(CAD and scene scripts)
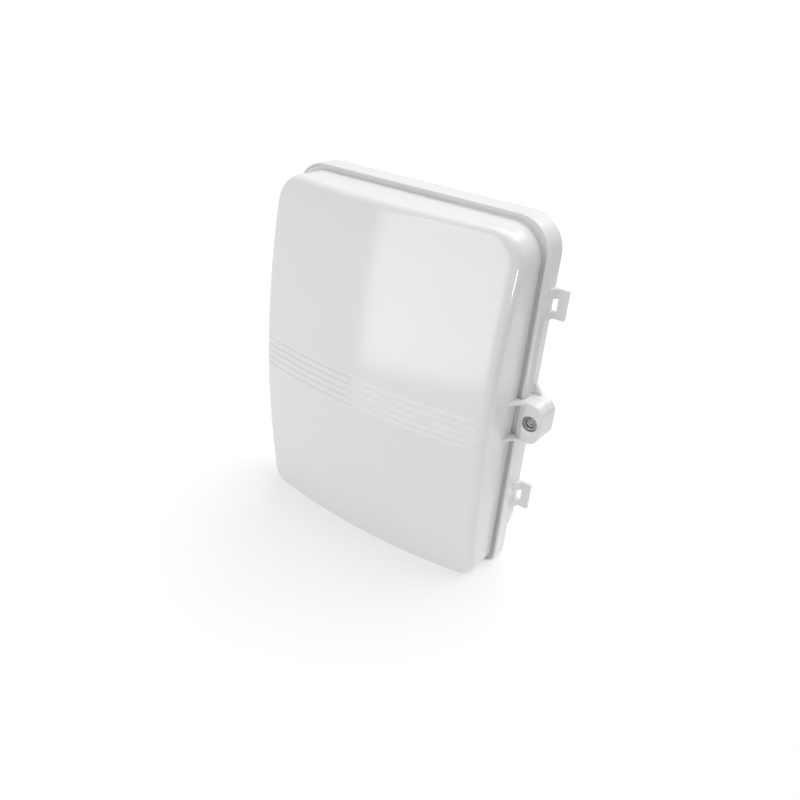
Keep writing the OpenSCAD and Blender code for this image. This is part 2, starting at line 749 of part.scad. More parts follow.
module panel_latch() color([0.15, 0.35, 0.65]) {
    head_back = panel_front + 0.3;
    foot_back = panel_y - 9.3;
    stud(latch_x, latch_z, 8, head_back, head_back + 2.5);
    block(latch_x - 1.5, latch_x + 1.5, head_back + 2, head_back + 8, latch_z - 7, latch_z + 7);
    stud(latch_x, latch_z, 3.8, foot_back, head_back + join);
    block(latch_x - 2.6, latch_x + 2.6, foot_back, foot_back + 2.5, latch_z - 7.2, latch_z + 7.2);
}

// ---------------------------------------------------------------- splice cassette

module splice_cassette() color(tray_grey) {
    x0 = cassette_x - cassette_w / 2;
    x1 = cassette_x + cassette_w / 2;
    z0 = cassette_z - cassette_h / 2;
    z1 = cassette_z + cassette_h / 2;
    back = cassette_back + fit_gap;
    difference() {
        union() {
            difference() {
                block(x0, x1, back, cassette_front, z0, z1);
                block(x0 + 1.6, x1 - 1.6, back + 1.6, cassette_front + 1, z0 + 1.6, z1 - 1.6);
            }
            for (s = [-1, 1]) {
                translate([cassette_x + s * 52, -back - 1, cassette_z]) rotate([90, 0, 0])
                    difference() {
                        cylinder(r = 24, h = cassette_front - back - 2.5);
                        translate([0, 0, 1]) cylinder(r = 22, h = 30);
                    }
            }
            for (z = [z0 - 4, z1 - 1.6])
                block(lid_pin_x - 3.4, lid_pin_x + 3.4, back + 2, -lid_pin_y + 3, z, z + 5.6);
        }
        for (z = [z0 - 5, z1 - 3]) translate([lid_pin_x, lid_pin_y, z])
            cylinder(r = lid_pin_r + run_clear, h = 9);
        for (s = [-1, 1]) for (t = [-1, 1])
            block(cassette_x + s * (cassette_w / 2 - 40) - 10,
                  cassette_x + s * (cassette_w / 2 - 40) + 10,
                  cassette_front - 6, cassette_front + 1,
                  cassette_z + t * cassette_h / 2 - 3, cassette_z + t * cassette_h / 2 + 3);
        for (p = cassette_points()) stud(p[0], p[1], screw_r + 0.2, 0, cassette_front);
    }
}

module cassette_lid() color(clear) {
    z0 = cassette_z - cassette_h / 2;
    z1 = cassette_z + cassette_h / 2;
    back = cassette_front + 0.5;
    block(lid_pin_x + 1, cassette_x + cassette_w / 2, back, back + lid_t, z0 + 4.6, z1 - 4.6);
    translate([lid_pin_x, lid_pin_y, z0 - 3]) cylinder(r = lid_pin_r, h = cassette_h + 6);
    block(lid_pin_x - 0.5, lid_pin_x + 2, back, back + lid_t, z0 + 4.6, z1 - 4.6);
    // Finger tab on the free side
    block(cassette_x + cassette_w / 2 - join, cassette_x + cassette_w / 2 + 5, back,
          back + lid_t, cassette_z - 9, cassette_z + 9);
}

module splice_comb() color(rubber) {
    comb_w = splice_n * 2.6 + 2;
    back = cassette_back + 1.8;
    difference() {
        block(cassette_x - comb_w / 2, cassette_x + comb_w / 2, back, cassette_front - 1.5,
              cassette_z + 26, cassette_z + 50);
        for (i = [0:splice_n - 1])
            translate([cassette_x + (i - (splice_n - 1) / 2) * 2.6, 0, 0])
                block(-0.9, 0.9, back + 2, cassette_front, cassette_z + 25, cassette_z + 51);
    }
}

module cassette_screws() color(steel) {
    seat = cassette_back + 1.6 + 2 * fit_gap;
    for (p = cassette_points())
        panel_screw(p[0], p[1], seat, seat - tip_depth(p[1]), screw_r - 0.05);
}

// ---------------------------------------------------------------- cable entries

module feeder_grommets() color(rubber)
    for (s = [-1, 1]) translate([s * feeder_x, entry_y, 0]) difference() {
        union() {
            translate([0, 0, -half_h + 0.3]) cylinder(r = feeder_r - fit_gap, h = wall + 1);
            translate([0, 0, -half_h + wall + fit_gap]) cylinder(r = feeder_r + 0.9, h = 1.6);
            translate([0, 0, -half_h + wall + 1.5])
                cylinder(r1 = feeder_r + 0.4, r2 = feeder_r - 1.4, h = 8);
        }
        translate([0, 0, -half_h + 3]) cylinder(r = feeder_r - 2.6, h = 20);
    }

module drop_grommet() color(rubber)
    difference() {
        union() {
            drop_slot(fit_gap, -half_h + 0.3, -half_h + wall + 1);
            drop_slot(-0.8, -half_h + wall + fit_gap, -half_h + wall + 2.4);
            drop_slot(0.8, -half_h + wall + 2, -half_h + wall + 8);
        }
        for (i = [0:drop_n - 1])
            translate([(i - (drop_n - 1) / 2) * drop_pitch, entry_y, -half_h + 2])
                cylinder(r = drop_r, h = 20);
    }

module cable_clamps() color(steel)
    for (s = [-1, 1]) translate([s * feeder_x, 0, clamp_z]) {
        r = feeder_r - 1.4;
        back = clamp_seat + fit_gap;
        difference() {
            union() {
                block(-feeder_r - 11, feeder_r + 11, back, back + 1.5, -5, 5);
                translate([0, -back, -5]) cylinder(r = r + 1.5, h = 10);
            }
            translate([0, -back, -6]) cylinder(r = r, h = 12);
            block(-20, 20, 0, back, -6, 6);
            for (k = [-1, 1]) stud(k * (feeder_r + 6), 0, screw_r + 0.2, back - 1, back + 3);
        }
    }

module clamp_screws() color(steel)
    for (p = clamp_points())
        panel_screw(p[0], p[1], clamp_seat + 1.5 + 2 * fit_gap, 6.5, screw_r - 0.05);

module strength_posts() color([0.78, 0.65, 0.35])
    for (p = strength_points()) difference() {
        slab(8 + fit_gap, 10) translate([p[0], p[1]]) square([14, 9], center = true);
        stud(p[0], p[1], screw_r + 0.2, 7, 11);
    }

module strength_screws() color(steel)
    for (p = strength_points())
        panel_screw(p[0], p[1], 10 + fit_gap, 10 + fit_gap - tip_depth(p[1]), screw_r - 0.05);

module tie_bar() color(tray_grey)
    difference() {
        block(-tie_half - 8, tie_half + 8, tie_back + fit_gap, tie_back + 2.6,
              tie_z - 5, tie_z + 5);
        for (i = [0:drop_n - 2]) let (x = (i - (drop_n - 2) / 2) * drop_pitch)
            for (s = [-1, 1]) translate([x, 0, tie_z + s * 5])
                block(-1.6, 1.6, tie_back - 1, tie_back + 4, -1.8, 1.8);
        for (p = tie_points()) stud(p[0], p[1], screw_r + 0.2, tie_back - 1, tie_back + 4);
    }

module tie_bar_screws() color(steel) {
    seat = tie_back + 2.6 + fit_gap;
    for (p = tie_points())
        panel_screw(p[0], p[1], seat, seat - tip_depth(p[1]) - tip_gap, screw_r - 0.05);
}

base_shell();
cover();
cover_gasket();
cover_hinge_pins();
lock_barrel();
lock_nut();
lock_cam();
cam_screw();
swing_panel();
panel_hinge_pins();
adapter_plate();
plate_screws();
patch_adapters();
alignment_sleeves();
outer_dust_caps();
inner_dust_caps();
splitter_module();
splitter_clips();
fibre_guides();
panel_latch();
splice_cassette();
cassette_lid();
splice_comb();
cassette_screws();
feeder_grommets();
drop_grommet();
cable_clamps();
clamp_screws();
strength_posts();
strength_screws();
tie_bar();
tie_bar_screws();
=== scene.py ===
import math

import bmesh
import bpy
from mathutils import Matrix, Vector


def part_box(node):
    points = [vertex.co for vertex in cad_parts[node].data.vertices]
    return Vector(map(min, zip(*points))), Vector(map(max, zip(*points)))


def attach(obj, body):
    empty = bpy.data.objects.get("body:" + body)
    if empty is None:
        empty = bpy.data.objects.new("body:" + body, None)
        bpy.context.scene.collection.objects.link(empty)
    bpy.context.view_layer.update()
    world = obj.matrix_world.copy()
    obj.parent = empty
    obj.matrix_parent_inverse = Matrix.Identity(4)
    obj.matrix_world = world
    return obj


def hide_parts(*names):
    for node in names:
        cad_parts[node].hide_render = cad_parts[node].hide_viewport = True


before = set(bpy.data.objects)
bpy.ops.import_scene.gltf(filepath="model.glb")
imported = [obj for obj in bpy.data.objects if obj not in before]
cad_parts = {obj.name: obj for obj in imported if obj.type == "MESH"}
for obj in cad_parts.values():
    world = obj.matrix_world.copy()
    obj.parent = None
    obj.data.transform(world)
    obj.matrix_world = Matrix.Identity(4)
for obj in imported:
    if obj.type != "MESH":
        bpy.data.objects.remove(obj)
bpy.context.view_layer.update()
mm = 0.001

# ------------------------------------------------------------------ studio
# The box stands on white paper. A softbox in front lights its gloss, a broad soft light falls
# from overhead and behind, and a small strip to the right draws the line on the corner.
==
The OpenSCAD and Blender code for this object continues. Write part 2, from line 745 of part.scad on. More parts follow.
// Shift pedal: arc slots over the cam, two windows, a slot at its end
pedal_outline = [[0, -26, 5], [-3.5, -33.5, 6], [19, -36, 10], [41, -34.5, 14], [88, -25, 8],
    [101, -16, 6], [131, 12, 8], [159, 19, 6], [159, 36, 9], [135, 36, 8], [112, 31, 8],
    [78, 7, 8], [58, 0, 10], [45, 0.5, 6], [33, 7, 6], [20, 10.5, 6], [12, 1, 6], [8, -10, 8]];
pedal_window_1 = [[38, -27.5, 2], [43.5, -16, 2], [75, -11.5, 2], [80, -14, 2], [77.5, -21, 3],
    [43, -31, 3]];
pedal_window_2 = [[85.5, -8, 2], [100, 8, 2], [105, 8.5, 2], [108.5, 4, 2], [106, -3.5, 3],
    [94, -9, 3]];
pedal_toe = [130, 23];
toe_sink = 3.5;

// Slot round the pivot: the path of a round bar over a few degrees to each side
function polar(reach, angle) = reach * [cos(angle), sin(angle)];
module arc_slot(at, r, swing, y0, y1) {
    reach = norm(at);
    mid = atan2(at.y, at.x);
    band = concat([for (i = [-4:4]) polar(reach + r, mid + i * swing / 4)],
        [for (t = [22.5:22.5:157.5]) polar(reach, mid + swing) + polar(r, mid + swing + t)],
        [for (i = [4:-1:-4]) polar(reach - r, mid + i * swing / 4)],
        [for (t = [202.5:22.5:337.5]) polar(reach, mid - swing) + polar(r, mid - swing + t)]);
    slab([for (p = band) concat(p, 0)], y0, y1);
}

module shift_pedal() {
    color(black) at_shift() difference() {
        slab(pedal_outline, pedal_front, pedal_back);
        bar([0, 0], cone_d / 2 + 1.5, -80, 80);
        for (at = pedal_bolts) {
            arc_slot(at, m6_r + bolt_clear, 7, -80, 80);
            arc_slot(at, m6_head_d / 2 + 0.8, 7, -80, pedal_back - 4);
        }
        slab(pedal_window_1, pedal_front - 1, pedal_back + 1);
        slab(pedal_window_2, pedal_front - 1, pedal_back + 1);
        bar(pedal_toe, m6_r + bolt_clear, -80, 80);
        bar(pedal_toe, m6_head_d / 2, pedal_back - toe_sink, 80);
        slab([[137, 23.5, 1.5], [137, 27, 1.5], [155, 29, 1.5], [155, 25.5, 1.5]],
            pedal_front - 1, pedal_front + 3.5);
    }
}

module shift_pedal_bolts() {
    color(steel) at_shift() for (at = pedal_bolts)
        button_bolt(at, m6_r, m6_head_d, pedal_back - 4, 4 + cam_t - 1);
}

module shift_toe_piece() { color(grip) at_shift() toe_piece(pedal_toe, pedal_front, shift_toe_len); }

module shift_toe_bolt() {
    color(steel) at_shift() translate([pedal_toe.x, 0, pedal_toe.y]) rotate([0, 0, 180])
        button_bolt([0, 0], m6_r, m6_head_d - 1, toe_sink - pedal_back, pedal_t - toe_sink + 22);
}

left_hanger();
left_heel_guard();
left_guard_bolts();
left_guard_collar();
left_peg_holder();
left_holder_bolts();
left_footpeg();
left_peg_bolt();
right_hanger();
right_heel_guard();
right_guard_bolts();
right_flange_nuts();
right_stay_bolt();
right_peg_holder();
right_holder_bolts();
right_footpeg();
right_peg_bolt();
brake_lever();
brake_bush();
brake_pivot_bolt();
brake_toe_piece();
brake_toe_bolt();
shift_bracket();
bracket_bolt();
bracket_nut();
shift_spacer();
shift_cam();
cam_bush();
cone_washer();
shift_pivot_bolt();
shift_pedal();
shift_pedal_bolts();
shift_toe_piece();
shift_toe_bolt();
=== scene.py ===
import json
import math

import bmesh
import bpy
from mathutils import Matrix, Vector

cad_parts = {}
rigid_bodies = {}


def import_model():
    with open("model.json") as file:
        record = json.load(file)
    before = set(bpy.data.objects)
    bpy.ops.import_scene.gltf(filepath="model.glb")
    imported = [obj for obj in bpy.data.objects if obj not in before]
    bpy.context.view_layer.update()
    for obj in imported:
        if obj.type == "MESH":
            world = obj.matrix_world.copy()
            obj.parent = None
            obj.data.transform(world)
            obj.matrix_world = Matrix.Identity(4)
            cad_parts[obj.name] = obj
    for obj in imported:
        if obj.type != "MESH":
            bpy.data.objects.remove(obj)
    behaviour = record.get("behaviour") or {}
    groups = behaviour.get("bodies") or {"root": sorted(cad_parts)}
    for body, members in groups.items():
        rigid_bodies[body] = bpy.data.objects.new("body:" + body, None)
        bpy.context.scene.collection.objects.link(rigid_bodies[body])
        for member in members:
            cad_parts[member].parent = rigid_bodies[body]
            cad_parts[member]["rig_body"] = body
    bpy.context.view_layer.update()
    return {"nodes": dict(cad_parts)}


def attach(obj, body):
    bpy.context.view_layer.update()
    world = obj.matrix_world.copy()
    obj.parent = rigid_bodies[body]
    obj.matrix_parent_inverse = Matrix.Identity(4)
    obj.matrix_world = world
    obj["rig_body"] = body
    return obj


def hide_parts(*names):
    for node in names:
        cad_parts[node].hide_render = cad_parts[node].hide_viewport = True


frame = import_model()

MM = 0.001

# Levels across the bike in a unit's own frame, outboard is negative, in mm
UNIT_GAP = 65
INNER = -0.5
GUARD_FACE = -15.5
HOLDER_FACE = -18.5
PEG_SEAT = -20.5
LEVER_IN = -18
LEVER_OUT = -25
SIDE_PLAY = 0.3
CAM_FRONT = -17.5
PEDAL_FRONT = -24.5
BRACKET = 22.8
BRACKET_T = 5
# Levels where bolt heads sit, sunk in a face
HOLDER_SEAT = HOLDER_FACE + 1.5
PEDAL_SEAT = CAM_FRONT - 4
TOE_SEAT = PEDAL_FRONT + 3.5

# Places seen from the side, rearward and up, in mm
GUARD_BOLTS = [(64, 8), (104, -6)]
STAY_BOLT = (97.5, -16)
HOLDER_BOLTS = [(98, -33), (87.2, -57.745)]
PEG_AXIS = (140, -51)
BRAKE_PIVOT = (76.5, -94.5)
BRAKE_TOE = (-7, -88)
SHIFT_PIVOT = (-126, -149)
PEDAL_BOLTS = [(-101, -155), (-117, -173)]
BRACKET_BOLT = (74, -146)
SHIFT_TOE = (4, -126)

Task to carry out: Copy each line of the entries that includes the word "return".

Output below:
    return Vector(map(min, zip(*points))), Vector(map(max, zip(*points)))
    return obj
    return {"nodes": dict(cad_parts)}
    return obj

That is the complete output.